### Material

· · · · ·

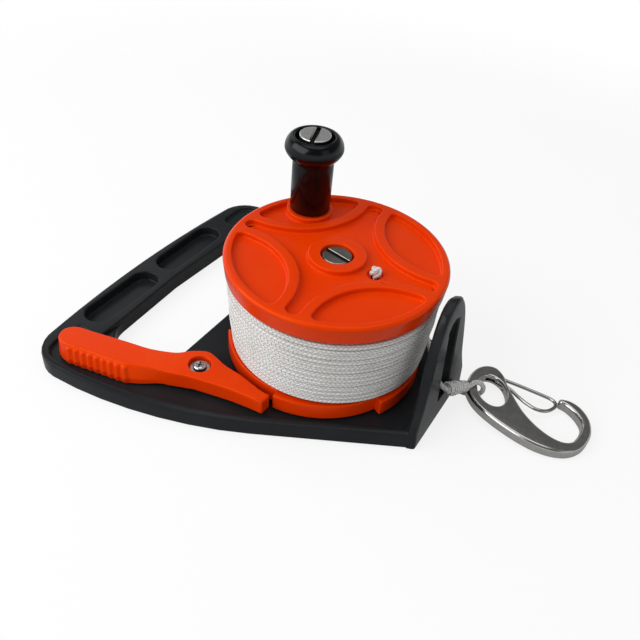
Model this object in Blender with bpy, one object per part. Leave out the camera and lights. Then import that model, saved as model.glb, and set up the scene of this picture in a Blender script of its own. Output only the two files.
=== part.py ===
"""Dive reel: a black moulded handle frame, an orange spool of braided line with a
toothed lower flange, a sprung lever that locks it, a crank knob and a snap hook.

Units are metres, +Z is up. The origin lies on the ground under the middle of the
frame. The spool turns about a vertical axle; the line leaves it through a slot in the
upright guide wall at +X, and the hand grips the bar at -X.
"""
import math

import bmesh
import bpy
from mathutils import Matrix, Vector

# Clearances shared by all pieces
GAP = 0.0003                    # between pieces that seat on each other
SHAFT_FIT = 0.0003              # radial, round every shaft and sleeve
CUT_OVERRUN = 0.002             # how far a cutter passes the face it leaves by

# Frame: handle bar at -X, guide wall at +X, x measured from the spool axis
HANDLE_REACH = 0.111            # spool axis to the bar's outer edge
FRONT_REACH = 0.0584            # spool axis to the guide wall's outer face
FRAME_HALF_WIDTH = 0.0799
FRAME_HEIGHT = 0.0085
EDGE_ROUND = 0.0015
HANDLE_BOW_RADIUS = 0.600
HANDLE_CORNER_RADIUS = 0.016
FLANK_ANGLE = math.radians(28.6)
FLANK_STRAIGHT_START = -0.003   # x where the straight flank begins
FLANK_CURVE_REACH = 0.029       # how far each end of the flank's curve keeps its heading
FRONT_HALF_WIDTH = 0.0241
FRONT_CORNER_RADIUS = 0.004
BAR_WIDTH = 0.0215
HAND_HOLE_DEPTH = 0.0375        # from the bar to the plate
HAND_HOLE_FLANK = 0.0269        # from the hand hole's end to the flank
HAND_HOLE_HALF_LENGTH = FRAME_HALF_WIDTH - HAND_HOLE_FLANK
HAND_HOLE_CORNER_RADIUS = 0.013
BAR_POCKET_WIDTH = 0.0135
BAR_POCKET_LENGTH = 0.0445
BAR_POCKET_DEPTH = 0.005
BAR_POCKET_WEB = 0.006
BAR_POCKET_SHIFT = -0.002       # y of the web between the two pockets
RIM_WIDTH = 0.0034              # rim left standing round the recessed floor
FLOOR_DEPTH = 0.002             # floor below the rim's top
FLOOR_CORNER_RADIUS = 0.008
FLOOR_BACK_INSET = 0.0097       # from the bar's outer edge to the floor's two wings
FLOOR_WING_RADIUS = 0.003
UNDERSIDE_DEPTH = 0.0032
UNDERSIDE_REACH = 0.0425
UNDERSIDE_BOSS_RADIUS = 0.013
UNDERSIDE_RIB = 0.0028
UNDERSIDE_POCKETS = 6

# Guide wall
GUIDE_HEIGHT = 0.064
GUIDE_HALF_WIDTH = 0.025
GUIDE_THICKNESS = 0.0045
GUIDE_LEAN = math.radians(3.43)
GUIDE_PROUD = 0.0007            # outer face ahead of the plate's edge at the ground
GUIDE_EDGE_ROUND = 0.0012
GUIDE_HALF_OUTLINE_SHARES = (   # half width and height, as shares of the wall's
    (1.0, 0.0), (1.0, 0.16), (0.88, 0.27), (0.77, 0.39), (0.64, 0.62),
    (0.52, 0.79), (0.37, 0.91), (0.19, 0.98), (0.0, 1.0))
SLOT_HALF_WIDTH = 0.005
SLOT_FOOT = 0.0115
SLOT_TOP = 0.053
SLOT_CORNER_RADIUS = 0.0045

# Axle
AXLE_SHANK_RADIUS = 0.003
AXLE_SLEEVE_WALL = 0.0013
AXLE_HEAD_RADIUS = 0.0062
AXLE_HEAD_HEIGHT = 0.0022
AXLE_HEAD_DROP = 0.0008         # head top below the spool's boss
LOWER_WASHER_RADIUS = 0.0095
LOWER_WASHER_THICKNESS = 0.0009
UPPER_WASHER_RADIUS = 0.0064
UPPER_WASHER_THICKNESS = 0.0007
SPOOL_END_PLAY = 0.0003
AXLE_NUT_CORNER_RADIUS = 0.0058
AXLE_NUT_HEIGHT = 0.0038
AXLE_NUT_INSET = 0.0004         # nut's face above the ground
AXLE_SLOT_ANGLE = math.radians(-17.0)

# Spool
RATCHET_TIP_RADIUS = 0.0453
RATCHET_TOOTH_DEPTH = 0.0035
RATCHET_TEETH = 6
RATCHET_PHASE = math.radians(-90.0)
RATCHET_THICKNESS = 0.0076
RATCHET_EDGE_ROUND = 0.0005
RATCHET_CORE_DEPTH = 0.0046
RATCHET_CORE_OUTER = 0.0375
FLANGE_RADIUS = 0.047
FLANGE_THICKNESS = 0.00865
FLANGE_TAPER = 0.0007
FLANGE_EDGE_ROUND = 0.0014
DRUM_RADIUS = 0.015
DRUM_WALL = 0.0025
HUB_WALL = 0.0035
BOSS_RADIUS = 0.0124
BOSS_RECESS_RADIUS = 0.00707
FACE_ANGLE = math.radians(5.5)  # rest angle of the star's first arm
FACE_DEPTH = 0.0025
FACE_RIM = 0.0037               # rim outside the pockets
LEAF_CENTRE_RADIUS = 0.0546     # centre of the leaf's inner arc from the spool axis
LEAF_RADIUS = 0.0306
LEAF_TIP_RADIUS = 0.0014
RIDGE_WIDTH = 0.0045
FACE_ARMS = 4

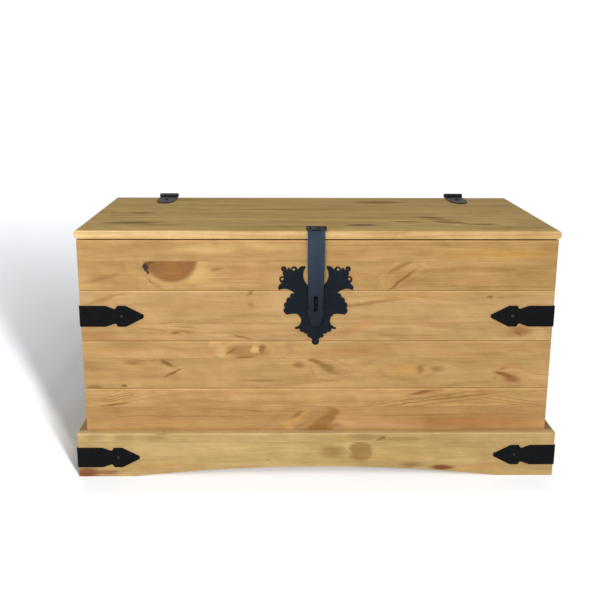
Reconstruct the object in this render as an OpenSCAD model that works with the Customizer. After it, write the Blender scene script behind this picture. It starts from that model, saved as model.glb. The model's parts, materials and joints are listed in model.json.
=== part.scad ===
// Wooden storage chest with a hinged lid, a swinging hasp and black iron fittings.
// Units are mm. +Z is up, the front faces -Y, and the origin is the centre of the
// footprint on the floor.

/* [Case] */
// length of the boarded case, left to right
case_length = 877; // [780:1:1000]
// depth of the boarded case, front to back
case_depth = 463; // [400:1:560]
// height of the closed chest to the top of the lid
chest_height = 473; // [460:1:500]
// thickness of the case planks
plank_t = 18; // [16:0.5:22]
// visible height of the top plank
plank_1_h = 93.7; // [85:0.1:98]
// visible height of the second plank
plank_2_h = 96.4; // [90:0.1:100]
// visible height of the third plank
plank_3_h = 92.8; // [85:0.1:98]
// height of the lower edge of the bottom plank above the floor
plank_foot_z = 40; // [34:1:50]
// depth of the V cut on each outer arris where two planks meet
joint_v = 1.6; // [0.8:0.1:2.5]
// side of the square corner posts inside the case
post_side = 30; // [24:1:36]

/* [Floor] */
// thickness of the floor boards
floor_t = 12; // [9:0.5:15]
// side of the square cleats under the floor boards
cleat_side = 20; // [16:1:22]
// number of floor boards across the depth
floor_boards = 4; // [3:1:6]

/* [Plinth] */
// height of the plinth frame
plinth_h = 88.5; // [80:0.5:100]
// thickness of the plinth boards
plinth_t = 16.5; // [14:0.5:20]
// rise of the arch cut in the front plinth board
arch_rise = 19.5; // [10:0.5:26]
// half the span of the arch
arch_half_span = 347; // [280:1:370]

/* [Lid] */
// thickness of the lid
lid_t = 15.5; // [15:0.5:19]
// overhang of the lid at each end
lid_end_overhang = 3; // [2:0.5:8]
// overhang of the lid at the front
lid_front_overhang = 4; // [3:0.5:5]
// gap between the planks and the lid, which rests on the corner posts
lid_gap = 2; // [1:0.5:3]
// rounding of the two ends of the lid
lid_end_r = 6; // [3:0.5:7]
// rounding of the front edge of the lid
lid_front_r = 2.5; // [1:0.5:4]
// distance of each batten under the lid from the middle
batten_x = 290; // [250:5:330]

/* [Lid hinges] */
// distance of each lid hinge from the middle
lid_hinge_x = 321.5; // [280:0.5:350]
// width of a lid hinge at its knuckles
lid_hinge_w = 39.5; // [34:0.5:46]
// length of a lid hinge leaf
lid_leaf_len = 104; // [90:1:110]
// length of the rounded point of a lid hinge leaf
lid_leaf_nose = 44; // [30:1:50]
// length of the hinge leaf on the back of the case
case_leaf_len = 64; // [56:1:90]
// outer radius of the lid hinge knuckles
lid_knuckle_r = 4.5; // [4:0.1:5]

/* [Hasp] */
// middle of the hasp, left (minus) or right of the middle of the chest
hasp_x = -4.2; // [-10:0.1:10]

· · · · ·

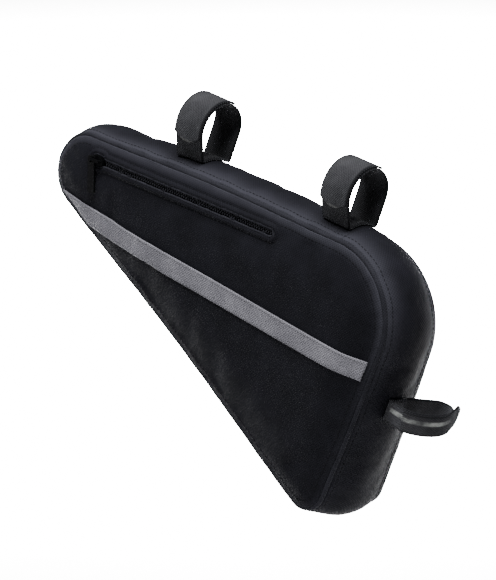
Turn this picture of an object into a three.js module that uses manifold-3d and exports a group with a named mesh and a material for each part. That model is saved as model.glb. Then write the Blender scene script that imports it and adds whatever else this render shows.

· · · · ·

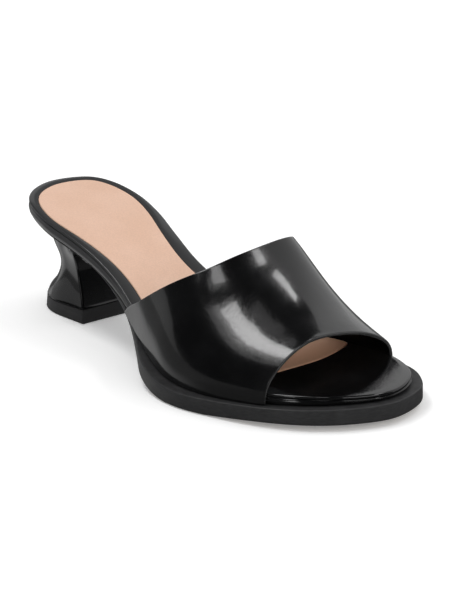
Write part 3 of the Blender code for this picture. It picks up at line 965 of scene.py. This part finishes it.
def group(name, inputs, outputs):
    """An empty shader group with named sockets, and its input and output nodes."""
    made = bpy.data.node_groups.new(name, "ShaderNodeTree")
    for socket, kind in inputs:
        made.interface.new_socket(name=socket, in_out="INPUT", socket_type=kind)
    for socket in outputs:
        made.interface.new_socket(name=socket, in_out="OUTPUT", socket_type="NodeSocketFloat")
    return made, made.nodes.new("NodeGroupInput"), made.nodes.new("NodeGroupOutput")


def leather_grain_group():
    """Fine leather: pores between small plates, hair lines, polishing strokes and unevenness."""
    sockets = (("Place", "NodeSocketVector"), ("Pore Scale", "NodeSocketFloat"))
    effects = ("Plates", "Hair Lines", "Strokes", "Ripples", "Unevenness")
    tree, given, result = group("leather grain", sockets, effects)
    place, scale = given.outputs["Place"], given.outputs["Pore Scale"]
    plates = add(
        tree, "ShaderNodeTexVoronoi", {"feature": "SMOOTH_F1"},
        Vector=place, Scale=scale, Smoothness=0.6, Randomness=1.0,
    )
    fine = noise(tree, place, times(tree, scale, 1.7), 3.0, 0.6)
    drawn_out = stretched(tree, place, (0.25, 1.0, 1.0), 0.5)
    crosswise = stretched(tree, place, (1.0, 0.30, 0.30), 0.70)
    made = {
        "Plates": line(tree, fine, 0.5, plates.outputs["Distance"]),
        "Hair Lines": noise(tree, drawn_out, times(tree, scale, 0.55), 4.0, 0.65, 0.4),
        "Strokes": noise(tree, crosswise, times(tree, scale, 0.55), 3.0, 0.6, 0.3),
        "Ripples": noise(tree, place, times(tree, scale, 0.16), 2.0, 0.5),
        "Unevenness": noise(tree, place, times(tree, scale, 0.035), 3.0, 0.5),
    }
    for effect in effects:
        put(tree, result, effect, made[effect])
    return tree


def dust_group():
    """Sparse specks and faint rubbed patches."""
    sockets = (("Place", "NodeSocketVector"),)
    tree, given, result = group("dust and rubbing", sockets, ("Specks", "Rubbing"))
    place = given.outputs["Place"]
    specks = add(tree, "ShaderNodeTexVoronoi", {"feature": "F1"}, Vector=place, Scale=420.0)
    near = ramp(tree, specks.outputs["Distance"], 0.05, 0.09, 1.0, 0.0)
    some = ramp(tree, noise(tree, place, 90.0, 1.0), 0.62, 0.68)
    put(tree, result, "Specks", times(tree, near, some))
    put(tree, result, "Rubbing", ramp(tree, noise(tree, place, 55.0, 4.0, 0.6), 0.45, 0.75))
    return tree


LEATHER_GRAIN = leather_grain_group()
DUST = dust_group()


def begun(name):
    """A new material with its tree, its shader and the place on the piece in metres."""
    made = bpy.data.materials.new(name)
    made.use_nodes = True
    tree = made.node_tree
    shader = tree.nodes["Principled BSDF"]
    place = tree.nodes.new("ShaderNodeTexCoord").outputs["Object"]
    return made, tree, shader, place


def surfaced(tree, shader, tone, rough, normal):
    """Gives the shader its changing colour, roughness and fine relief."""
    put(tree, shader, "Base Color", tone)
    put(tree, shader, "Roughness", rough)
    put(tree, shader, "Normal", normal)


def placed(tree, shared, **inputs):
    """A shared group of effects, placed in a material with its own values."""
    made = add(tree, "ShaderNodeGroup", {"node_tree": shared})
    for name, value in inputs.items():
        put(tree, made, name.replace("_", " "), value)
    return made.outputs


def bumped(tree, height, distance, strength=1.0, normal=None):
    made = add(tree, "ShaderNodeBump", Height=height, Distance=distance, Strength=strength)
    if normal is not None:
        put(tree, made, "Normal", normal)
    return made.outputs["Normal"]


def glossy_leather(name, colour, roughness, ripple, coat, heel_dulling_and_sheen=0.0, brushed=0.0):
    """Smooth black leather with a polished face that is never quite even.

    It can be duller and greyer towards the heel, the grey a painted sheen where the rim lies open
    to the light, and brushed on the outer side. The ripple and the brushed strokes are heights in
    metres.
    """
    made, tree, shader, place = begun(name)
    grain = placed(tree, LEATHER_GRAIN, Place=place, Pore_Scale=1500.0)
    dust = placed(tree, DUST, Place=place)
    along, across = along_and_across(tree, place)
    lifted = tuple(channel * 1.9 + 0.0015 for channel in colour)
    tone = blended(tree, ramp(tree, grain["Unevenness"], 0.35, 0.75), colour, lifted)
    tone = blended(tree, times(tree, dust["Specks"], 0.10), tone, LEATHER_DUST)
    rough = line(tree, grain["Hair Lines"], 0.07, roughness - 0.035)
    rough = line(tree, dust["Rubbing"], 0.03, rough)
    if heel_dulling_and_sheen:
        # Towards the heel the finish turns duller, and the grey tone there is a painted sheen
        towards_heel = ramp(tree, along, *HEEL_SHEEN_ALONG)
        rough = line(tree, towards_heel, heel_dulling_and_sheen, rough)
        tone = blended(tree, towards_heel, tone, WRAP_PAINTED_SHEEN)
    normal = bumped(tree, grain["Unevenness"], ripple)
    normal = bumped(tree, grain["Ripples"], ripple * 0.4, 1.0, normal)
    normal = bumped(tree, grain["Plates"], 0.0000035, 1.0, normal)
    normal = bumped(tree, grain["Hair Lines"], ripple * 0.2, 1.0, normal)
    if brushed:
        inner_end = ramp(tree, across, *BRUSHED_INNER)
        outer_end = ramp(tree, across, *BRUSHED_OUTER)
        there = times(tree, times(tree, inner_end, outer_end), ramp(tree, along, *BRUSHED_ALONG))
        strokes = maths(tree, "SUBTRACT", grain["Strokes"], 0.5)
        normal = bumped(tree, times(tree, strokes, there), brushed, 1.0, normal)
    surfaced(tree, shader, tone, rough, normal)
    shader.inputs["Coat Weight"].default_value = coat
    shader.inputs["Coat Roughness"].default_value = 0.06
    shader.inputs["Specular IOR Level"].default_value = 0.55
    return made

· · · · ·

### Stated task
Extract verbatim only those lines that run from the line with "Model this object" to the line with "toothed lower flange, a", inclusive.

### Solution for this task
Model this object in Blender with bpy, one object per part. Leave out the camera and lights. Then import that model, saved as model.glb, and set up the scene of this picture in a Blender script of its own. Output only the two files.
=== part.py ===
"""Dive reel: a black moulded handle frame, an orange spool of braided line with a
toothed lower flange, a sprung lever that locks it, a crank knob and a snap hook.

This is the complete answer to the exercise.